I have seen increasing numbers of students in the psychology department interested in research and that has been a true pleasure. I could not have done much of my research without the kind of teams I’ve had, and it has been fun to work together toward common goals, and to see the kind of problem solving skills students bring to this work. I treasure the opportunities I’ve had to develop research projects with students who have such energy, focus, creativity, and commitment. The most positive change in my time at Middlebury has been the increase in the diversity of the student body and that has immeasurably improved the campus and enriched the learning/teaching experience here. One of my roles is as a cultural psychologist and I am deeply appreciative of how different it is to teach here now than it was just 12 years ago.
However, I think as Middlebury has become increasingly selective, we draw more students who are highly perfectionistic, and focused on grades. That sometimes has troubling consequences when they see their role as “doing school” and have perfected the process but have less interest in real learning, don’t take intellectual risks, and are too focused on the next rung in the ladder of achievement. I’m impressed by what I’ve heard about the proposal some students are drafting for a pass-fail option and think it could help students venture into new areas without the usual fears of failure (even though “failure” is sometimes defined as a B+). I hope as a community we can continue to think about ways to keep making this the best educational environment possible – and that means much more than just a place where students “succeed” academically.
4. If you had 140 characters to give a message to Middlebury students, what would you say?
Take time for reflection and contemplation. Don’t pull out the cell phone as a defense against being alone with yourself.
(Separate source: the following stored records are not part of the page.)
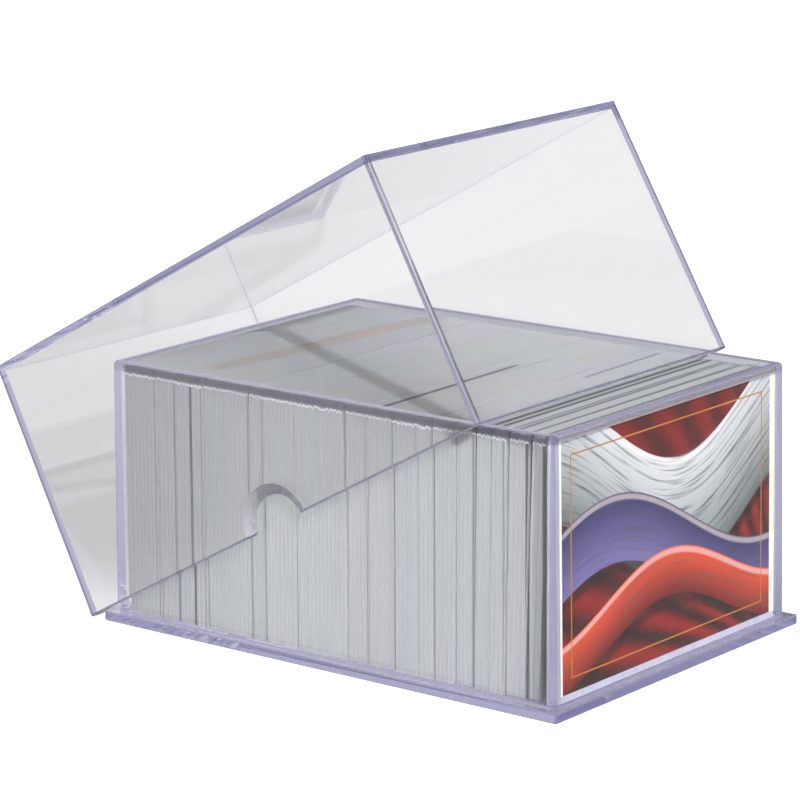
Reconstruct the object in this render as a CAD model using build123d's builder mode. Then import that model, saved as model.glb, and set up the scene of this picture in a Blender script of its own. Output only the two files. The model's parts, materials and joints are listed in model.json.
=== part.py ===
from build123d import *
from math import asin, cos, degrees, radians, sin, tan
import os

# A two-piece clear polystyrene case for trading cards: a flanged tray full of cards, and a deep lid.
# The lid is off its seat and propped: its heel stands on the table and its front lies across the tray.
# Millimetres.  +X runs along the row of cards towards the insert end, +Z is up, and the origin is the
# middle of the tray's underside.

# Trading cards in soft sleeves, standing on their long edges across the tray
card_width = 91.0
card_height = 66.4
card_thickness = 0.4
card_air = 0.035  # between neighbours
card_stray = 0.07  # how far one card stands out of line with its packet

# The loose packets that the row falls into
packet_sizes = (24, 15, 13, 8, 34, 11, 23, 36, 14, 21, 27, 14, 13, 10, 10, 13, 9)  # each one's share of the row
packet_air = 0.12  # between packets, at the floor
packet_stray = 0.45  # how far a packet stands out of line with the row
packet_trim = 0.45  # how much lower the packet that was cut smallest stands
packet_wobble = 0.15  # degrees
slump_angle = 1.6  # the packet next to the insert leans on it, degrees
slump_shift = 1.2  # and stands this much further across the tray
slump_power = 5.0  # how quickly both die out along the row

# Printed insert, in the end of the tray
insert_thickness = 0.5
insert_side_air = 0.25  # to the fillets at the foot of the side walls
insert_head_room = 2.0  # below the tray's rim

# Tray moulding
row_room = 136.5  # inside length at the floor, for cards and insert
card_side_room = 2.15  # each side of a card in the middle of the tray
card_near_air = 0.3  # the row has been pushed up to this far from one side wall
card_head_room = 0.9  # above a card
wall_foot = 2.75  # wall thickness at the floor
floor_thickness = 2.5
tray_draft = 0.63  # outer faces lean in towards the rim, degrees
cavity_draft = 0.17  # inner faces open out towards the rim, degrees
tray_corner = 1.9  # upright outer corners, in plan
cavity_corner = 0.8
floor_round = 0.3  # floor to walls, inside
rim_round = 1.25  # outer edge of the rim
rim_break = 0.2  # inner edge of the rim
flange_thickness = 2.5
flange_corner = 0.6
flange_break = 0.3
end_air = 0.05  # from the fillet at the foot of an end wall to the insert or the first card

# Lid moulding
lid_wall = 1.8
lid_roof = 2.0
lid_foot_clearance = 0.6  # each side, between the lid's rim and the foot of the tray
lid_rim_clearance = 0.25  # each side, between the lid and the tray's rim, closed
lid_head_room = 1.6  # under the roof, closed
lid_corner = 0.7
lid_inner_corner = 0.3
lid_roof_round = 0.45
lid_lead = 0.5  # bevel inside the lid's rim, which guides it over the tray
notch_throat = 7.9  # radius of the thumb notch at the inner face
notch_mouth = 11.0  # its radius at the outer face

# How the lid is propped
prop_clearance = 0.03  # front panel over the tray's rims
heel_clearance = 0.15  # side panels over the back edge of the flange

# Tray, from its driving sizes
cavity_length = row_room
cavity_width = card_width + 2 * card_side_room
cavity_depth = card_height + card_head_room
tray_length = cavity_length + 2 * wall_foot
tray_width = cavity_width + 2 * wall_foot
tray_height = floor_thickness + cavity_depth
wall_height = tray_height - flange_thickness
tray_inset = wall_height * tan(radians(tray_draft))
cavity_outset = cavity_depth * tan(radians(cavity_draft))
rim_width = wall_foot - tray_inset - cavity_outset
rim_fillet = min(rim_round, 0.7 * rim_width)
rim_chamfer = min(rim_break, 0.15 * rim_width)
foot_fillet = 0.5 * lid_foot_clearance  # walls to flange, small enough for the lid's rim to pass

# Lid, from the tray: it covers the walls and its sides come flush with the flange
lid_length = tray_length + 2 * (lid_foot_clearance + lid_wall)
lid_width = tray_width + 2 * (lid_foot_clearance + lid_wall)
lid_depth = wall_height + lid_head_room
lid_height = lid_depth + lid_roof
lid_slope = (lid_foot_clearance + tray_inset - lid_rim_clearance) / wall_height
lid_inset = lid_slope * lid_height
lid_inner_length = lid_length - 2 * lid_wall
lid_inner_width = lid_width - 2 * lid_wall
lid_inner_inset = lid_slope * lid_depth
notch_flare = (notch_mouth - notch_throat) / lid_wall
notch_over = 0.25 * lid_wall  # how far the notch's cutter runs past both faces

# Where the lid stands: a plane on its rim, tilted back about the heel
prop_angle = degrees(asin((tray_height + prop_clearance) / (lid_length - lid_wall + lid_lead)))
heel_rise = flange_thickness + heel_clearance / cos(radians(prop_angle))
heel_x = -lid_length / 2 - heel_rise / tan(radians(prop_angle))
lid_along = Vector(cos(radians(prop_angle)), 0, sin(radians(prop_angle)))
lid_up = Vector(-sin(radians(prop_angle)), 0, cos(radians(prop_angle)))
lid_middle = Vector(heel_x, 0, 0) + lid_along * (lid_length / 2)
lid_rim = Plane(origin=lid_middle, x_dir=lid_along, z_dir=lid_up)

# The row of cards and the insert, between the end walls
end_room = floor_round + end_air
row_start = -cavity_length / 2 + end_room
insert_front = cavity_length / 2 - end_room
insert_back = insert_front - insert_thickness
insert_width = cavity_width - 2 * (floor_round + insert_side_air)
insert_height = cavity_depth - insert_head_room
packet_count = len(packet_sizes)


def packet_slump(number):
    """Share of the full slump that a packet has; it grows along the row to 1 at the insert."""
    return ((number + 1) / packet_count) ** slump_power


def packet_lean(number):
    """Lean of a packet towards the insert, in degrees."""
    return slump_angle * packet_slump(number) + packet_wobble * sin(2.4 * number + 1)


def packet_gap(number):
    """Gap at the floor behind a packet, which leaves room at the top where the one behind leans more."""
    lean_behind = packet_lean(number - 1) if number else 0
    sway = sin(radians(lean_behind)) - sin(radians(packet_lean(number)))
    return packet_air + card_height * max(0, sway)


def packet_height(number):
    """Height of a packet's cards: packets from different cuttings differ a little."""
    return card_height - packet_trim * (1 + sin(3.1 * number)) / 2


def packet_length(cards, number):
    """Length that this many cards of a packet take along the floor."""
    return cards * (card_thickness + card_air) / cos(radians(packet_lean(number)))


# What is left of the row for the cards themselves, once the gaps and the last packet's lean are off it
row_gaps = sum(packet_gap(number) for number in range(packet_count))
row_lean = card_height * tan(radians(packet_lean(packet_count - 1)))
row_length = insert_back - row_start - row_gaps - row_lean - packet_air


def packet_cards(number):
    """How many cards a packet's share of the row holds."""
    share = row_length * packet_sizes[number] / sum(packet_sizes)
    return int(share // packet_length(1, number))


def packet_start(number):
    """Where a packet begins along the row: behind it stand the gaps and the cards of those before."""
    lengths = (packet_length(packet_cards(behind), behind) for behind in range(number))
    return row_start + sum(lengths) + sum(packet_gap(behind) for behind in range(number + 1))


def card_seat(number, place):
    """Where one card stands: the middle of its back lower edge, x through the card and z up its face."""
    lean = radians(packet_lean(number))
    packet_shift = packet_stray * (1 + sin(1.7 * number)) + slump_shift * packet_slump(number)
    card_shift = card_stray * (1 + sin(2.1 * place + number))
    x = packet_start(number) + packet_length(place, number)
    y = card_near_air + card_width / 2 - cavity_width / 2 + packet_shift + card_shift
    z = floor_thickness + max(0, card_thickness * sin(lean))
    return Plane(origin=(x, y, z), x_dir=(cos(lean), 0, -sin(lean)), z_dir=(sin(lean), 0, cos(lean)))


os.makedirs("parts", exist_ok=True)

# Tray: flange, floor and four drafted walls in one moulding
with BuildPart() as tray:
    with BuildSketch():
        RectangleRounded(lid_length, lid_width, flange_corner)
    extrude(amount=flange_thickness)
    fillet(tray.edges().filter_by(Plane.XY), flange_break)
    with BuildSketch(Plane.XY.offset(flange_thickness)):
        RectangleRounded(tray_length, tray_width, tray_corner)
    extrude(amount=wall_height, taper=tray_draft)
    foot_edges = tray.edges(Select.LAST).filter_by_position(Axis.Z, flange_thickness, flange_thickness)
    fillet(foot_edges, foot_fillet)
    with BuildSketch(Plane.XY.offset(floor_thickness)):
        RectangleRounded(cavity_length, cavity_width, cavity_corner)
    extrude(amount=cavity_depth, taper=-cavity_draft, mode=Mode.SUBTRACT)
    floor_edges = tray.edges(Select.LAST).filter_by_position(Axis.Z, floor_thickness, floor_thickness)
    fillet(floor_edges, floor_round)
    rim = tray.faces().sort_by(Axis.Z)[-1]
    fillet(rim.outer_wire().edges(), rim_fillet)
    rim = tray.faces().sort_by(Axis.Z)[-1]
    chamfer(rim.inner_wires()[0].edges(), rim_chamfer)
tray.part.label = "tray"
export_step(tray.part, "parts/tray.step")

# Lid: a deep drafted cover, with a flared half-moon thumb notch in the rim of each long side
lid_axis = Axis(lid_rim.origin, lid_rim.z_dir)
notch_planes = [
    Plane(lid_rim.from_local_coords(Vector(0, side * (lid_width - lid_wall) / 2, 0)), z_dir=(0, side, 0))
    for side in (-1, 1)
]
with BuildPart() as lid:
    with BuildSketch(lid_rim):
        RectangleRounded(lid_length, lid_width, lid_corner)
    with BuildSketch(lid_rim.offset(lid_height)):
        RectangleRounded(lid_length - 2 * lid_inset, lid_width - 2 * lid_inset, lid_corner)
    loft()
    fillet(lid.faces().sort_by(lid_axis)[-1].edges(), lid_roof_round)
    with BuildSketch(lid_rim):
        RectangleRounded(lid_inner_length, lid_inner_width, lid_inner_corner)
    with BuildSketch(lid_rim.offset(lid_depth)):
        RectangleRounded(
            lid_inner_length - 2 * lid_inner_inset, lid_inner_width - 2 * lid_inner_inset, lid_inner_corner
        )
    loft(mode=Mode.SUBTRACT)
    rim = lid.faces().sort_by(lid_axis)[0]
    chamfer(rim.inner_wires()[0].edges(), lid_lead)
    with Locations(*notch_planes):
        Cone(
            bottom_radius=notch_throat - notch_flare * notch_over,
            top_radius=notch_mouth + notch_flare * notch_over,
            height=lid_wall + 2 * notch_over,
            mode=Mode.SUBTRACT,
        )
lid.part.label = "lid"
export_step(lid.part, "parts/lid.step")

# Printed insert, standing on the floor against the end wall
with BuildPart() as insert:
    with BuildSketch(Plane.XY.offset(floor_thickness)):
        with Locations((insert_back + insert_thickness / 2, 0)):
            Rectangle(insert_thickness, insert_width)
    extrude(amount=insert_height)
insert.part.label = "insert"
export_step(insert.part, "parts/insert.step")

# Cards: each its own piece, in packets that lean and stray a little as loose cards do
card_align = (Align.MIN, Align.CENTER, Align.MIN)
for number in range(packet_count):
    seats = [card_seat(number, place) for place in range(packet_cards(number))]
    with BuildPart() as packet:
        with Locations(*seats):
            Box(card_thickness, card_width, packet_height(number), align=card_align)
    packet.part.label = f"cards_{number + 1:02d}"
    export_step(packet.part, f"parts/{packet.part.label}.step")
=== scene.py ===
import json
from math import cos, radians, sin

import bpy
from mathutils import Matrix, Vector


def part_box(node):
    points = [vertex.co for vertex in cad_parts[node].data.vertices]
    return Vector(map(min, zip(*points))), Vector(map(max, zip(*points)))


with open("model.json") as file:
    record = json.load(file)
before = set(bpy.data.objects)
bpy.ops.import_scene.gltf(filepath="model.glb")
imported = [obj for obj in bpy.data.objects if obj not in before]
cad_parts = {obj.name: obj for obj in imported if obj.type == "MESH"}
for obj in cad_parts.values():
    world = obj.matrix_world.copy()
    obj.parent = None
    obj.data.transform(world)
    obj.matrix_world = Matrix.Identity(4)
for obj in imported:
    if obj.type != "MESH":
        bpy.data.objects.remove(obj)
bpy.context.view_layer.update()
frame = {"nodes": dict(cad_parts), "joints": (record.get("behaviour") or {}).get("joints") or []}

bl_info = {
    "name": "Trading card case",
    "version": (1, 0, 0),
    "blender": (4, 5, 0),
    "location": "3D View > Sidebar > Card case",
    "description": "Finishes the packed card case: clear mouldings, sleeved cards, print and stage",
    "category": "Object",
}

mm = 0.001

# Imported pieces, in millimetres, and the lid's own axes: along its rim, and square to it
tray_half_length, tray_half_width, tray_top = (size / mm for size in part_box("tray")[1])
card_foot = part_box("insert")[0][2] / mm
card_nodes = sorted(name for name in frame["nodes"] if name.startswith("cards_"))
lid_joint = next(joint for joint in frame["joints"] if joint["name"] == "lid_lift")
lid_up = Vector(lid_joint["axis"]).normalized()
lid_along = Vector((lid_up.z, 0, -lid_up.x))
lid_corners = [vertex.co / mm for vertex in frame["nodes"]["lid"].data.vertices]
lid_rim = min(corner.dot(lid_up) for corner in lid_corners)
lid_roof = max(corner.dot(lid_up) for corner in lid_corners)
lid_middle = min(corner.dot(lid_along) for corner in lid_corners) + tray_half_length
lid_wall = 1.8
lid_slope = 0.0162  # how far the lid's walls lean in, per millimetre of height
flange_ledge = 3.0  # from the flange's edge in to the tray's outer faces


def linear(colour):
    """Linear RGBA of an sRGB hex colour such as "8F8AB0"."""
    channels = [int(colour[place:place + 2], 16) / 255 for place in (0, 2, 4)]
    return [c / 12.92 if c <= 0.04045 else ((c + 0.055) / 1.055) ** 2.4 for c in channels] + [1.0]


white = linear("FFFFFF")


def add(tree, kind, inputs=None, **settings):
    """Adds a node with its settings.

    inputs maps each socket to a value, or to the node or output that feeds it.
    """
    made = tree.nodes.new(kind)
    for name, value in settings.items():
        setattr(made, name, value)
    for key, value in (inputs or {}).items():
        if isinstance(value, bpy.types.Node):
            value = value.outputs[0]
        if isinstance(value, bpy.types.NodeSocket):
            tree.links.new(value, made.inputs[key])
        else:
            made.inputs[key].default_value = value
    return made


def new_material(name):
    """An empty node material, its tree and its output node."""
    material = bpy.data.materials.new(name)
    material.use_nodes = True
    material.node_tree.nodes.clear()
    return material, material.node_tree, add(material.node_tree, "ShaderNodeOutputMaterial")


def dress(node_name, material):
    """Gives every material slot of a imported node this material."""
    node = frame["nodes"][node_name]
    for slot in node.material_slots:
        slot.material = material


def colour_property(name, description, colour):
    """A colour setting, with its sRGB hex default turned linear."""
    return bpy.props.FloatVectorProperty(
        name=name, description=description, subtype="COLOR", size=4, min=0, max=1, default=linear(colour)
    )


def place_of(tree):
    """Place on the piece in millimetres: x along the row, y across it and z up, moving with the piece."""
    point = add(tree, "ShaderNodeTexCoord").outputs["Object"]
    scaled = add(tree, "ShaderNodeVectorMath", {0: point, "Scale": 1 / mm}, operation="SCALE")
    return scaled, *add(tree, "ShaderNodeSeparateXYZ", {0: scaled}).outputs


def between(tree, value, low, high, soft):
    """1 where value lies between low and high, falling to 0 over the width soft."""
    offset = add(tree, "ShaderNodeMath", {0: value, 1: (low + high) / 2}, operation="SUBTRACT")
    away = add(tree, "ShaderNodeMath", {0: offset}, operation="ABSOLUTE")
    half = (high - low) / 2
    edge = {0: away, "From Min": half + soft, "From Max": half, "To Min": 0.0, "To Max": 1.0}
    return add(tree, "ShaderNodeMapRange", edge, interpolation_type="SMOOTHSTEP")


def overlap(tree, *masks):
    """Where all the masks hold, as their product."""
    result = masks[0]
    for mask in masks[1:]:
        result = add(tree, "ShaderNodeMath", {0: result, 1: mask}, operation="MULTIPLY")
    return result


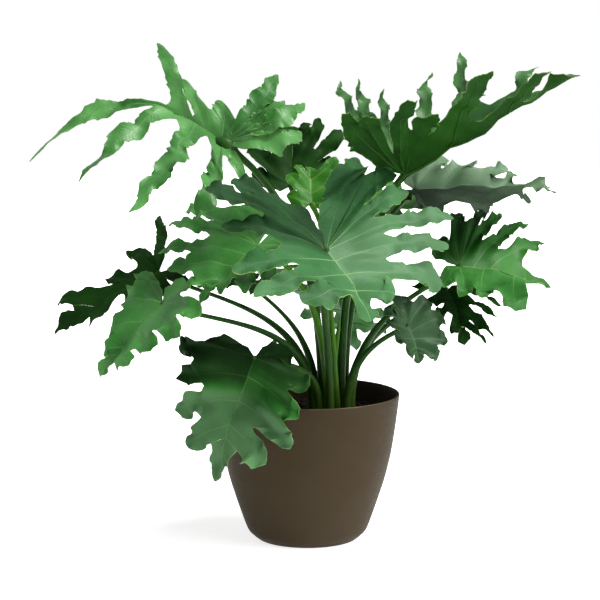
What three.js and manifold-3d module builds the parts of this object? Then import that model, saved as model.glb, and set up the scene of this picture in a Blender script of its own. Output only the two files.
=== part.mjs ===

5. How did your relationship with your children as they went through college compare to your relationship with your parents as you went through college?
I went off to college on my own and my parents, busy with my younger siblings, didn’t even visit. I think I felt like an adult from the day I left home, and I was treated like one. We were much closer than this sounds, however, as my mother actually wrote me every single day of my first year of college. I still have her letters in a box. We only talked by phone rarely, as calls were quite expensive then. When my kids went to college, we were more connected and I saw them fairly often, visiting frequently, and we talked by phone about once a week. They both graduated just a few years ago – but before the current trend of parents and kids talking all the time. I think the progression of our relationships was quite similar to my own with my parents, in that we stayed connected and close but I tried to support their developing autonomy as emerging adults. The big changes in communication seem to have happened not between my generation and theirs but in the last five years, surprisingly.